Wo siehst du die Zukunft des Friseurhandwerks?
AB:
Wir Friseure dürfen keine Angst haben, wir brauchen uns nichts verstecken, denn gute Dienstleistung wird in naher Zukunft immer kostbarer. Das ist auch der Grund, warum man vor angemessenen Preisen nicht zurückschrecken darf. Meine Meinung als Mensch und Friseur: Die Mittelschicht-Kunden werden wegbrechen und du musst entscheiden, bist du billig und willst Masse abfertigen oder dich im oberen Preissegment positionieren. Da gehe ich doch lieber mit dem Preis nach oben, da ich einen Anspruch an meine Leistung habe.

Apropos Preis: Du bietest Styling-Packages an. Was war dein Gedanke dahinter?
AB:
Wenn du im Spa bist, stehen auch immer wieder Pakete zur Verfügung. Ich biete „Queen for a Day“ mit 60 Minuten Auszeit an. Das beinhaltet Waschen, ein Treatment, Handpeeling, Föhnen und Styling, prickelnder Prosecco inklusive. Diesen Beauty-Wellness-Kurzurlaub gibt es um 100 Euro zu buchen.  

Wann ergibt sich die Zeit für dich, um voll und ganz in kreative Prozesse für Awards einzutauchen?
AB:
Ich habe einen Friseur-Freund in New York, Mustafa Yanaz. Er ist auch Fashion-Stylist und arbeitet für große Kampagnen: Gucci, Chanel, für Vogue Italia oder mit Bella Hadid - eine Liga, die seinesgleichen sucht. Ab und an nehme ich mir eine Auszeit, um in seiner Werkstatt zu üben, testen, mich inspirieren zu lassen. Ich gebe mich meinem inneren Kompass ganz hin und dann entstehen meine Kollektionen.

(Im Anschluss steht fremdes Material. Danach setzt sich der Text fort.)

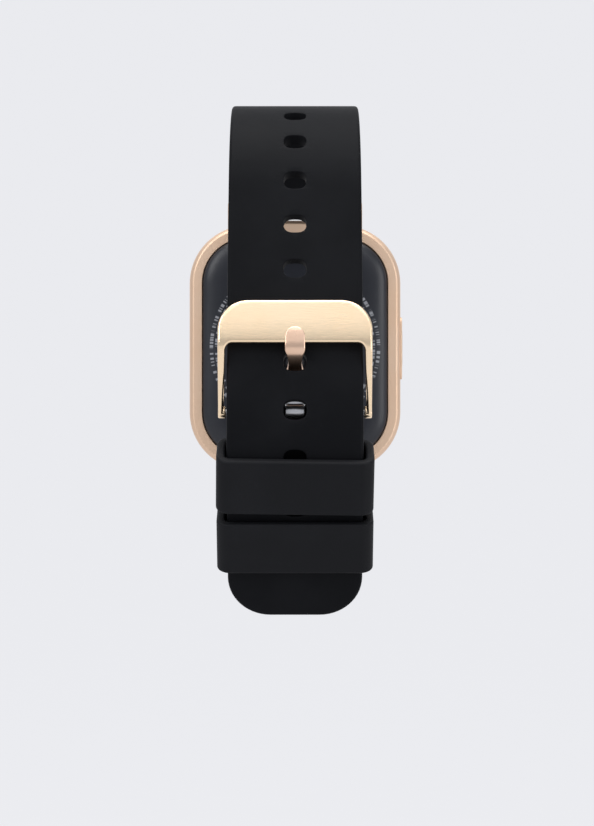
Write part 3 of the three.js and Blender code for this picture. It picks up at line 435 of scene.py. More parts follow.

Was ist als nächstes geplant?
AB:
Ich spiele mit dem Gedanken beim nächsten Oneshot Award bei anderen Rubriken mitzumachen. Diese Social Media Awards sind eine tolle Möglichkeit, unkompliziert einzureichen. Es erleichtert ungemein, neben der Arbeit, einfach via Instagram Bilder hochzuladen und auf diese Weise einzureichen.

Dann bleiben wir gespannt, wie es in Zukunft mit Ahmet Bilir weitergeht. Alles Gute für die Zukunft und vielen Dank für das offene Gespräch.